Headcount has nothing to do with data scale; even small firms handle enormous quantities of data. As a result, catching pipeline leaks becomes a significant challenge. It often requires row by row reconciliation of millions of rows of data and the application of hundreds of data quality rules. Larger companies might have the personnel to take a more manual approach, but small firms don’t have that luxury. For them, catching data quality issues requires automation.

Larger companies might have the personnel to take a more manual approach, but small firms don’t have that luxury. For them, catching data quality issues requires automation.

​Thankfully, new tools have emerged to reduce the burden of writing data quality rules. Instead of relying on human teams to craft rules, these automated data quality platforms, such as FirstEigen’s DataBuck (https://www.firsteigen.com/DataBuck), use machine learning to analyze data flows and generate rules. All the humans need to do is review and refine the rules produced by the software. This technique frees up data teams to focus on fixing data quality issues instead of flagging them.

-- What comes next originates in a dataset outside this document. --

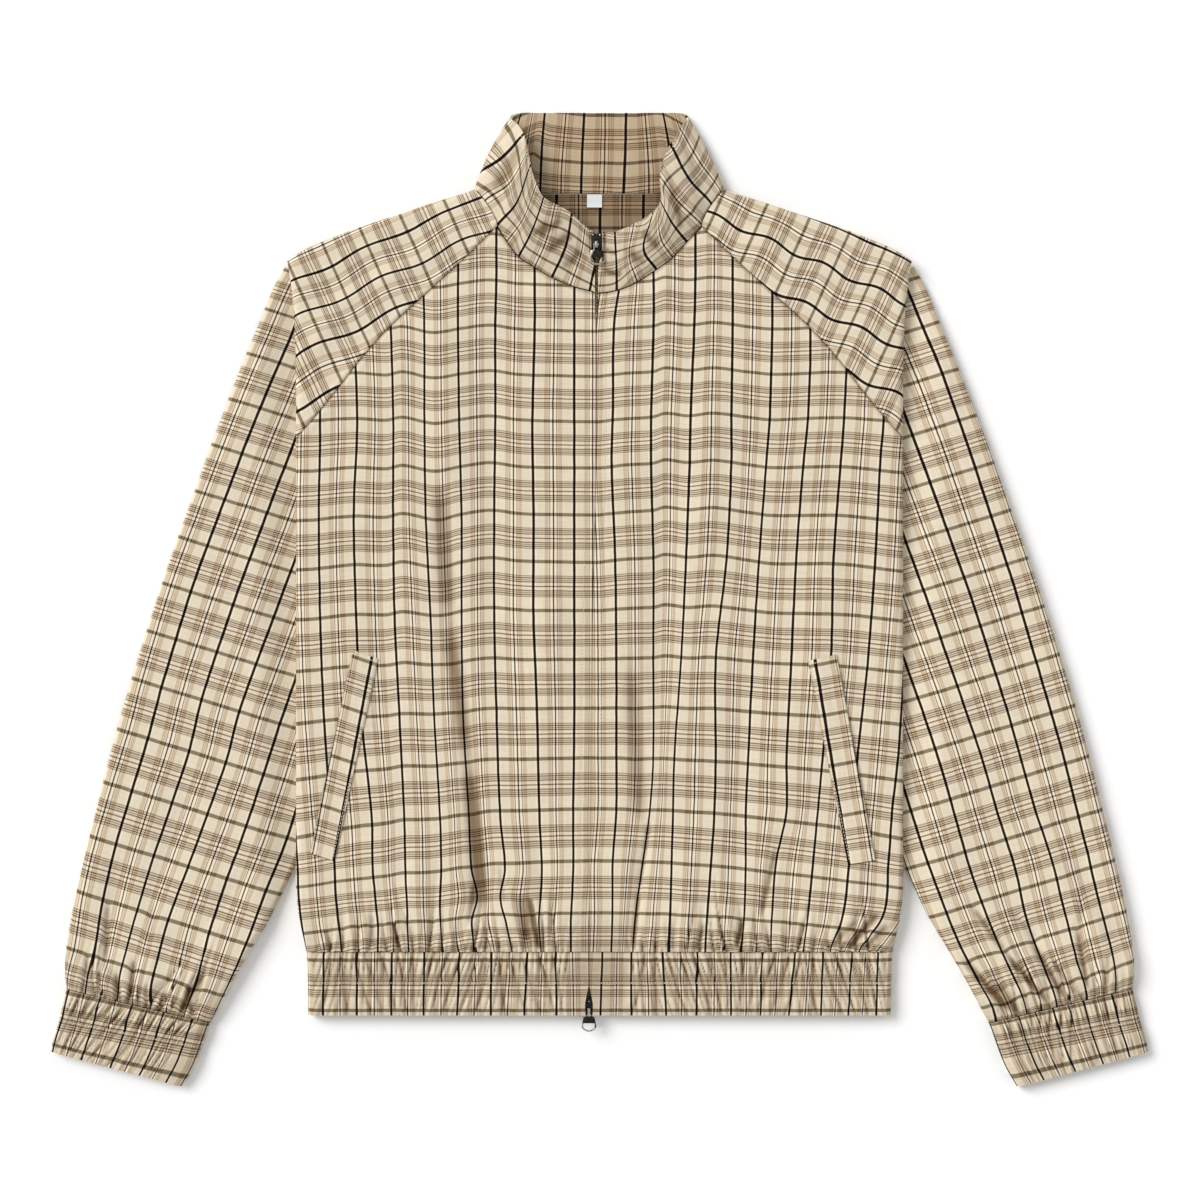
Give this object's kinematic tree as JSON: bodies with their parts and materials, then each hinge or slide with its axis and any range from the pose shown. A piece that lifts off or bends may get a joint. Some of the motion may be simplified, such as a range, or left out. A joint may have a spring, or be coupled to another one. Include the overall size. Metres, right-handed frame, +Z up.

By necessity, these modern tools also tend to be more cloud oriented than previous generations of data quality platforms. Vendors have designed them from the ground up to work with modern cloud-based data stacks. As a result, they integrate with cloud data sources more smoothly than traditional data quality tools built for on-prem deployments.​

Takeaway

The cloud is a game changer for smaller businesses that handle large quantities of data. But the same features that make it appealing–outsourced infrastructure and maintenance–can lead to data quality errors due to systems risks when pipelines get out of sync and drop data. In order to detect these errors at scale and prevent negative downstream consequences, businesses need automated data quality tools that integrate with their cloud environments.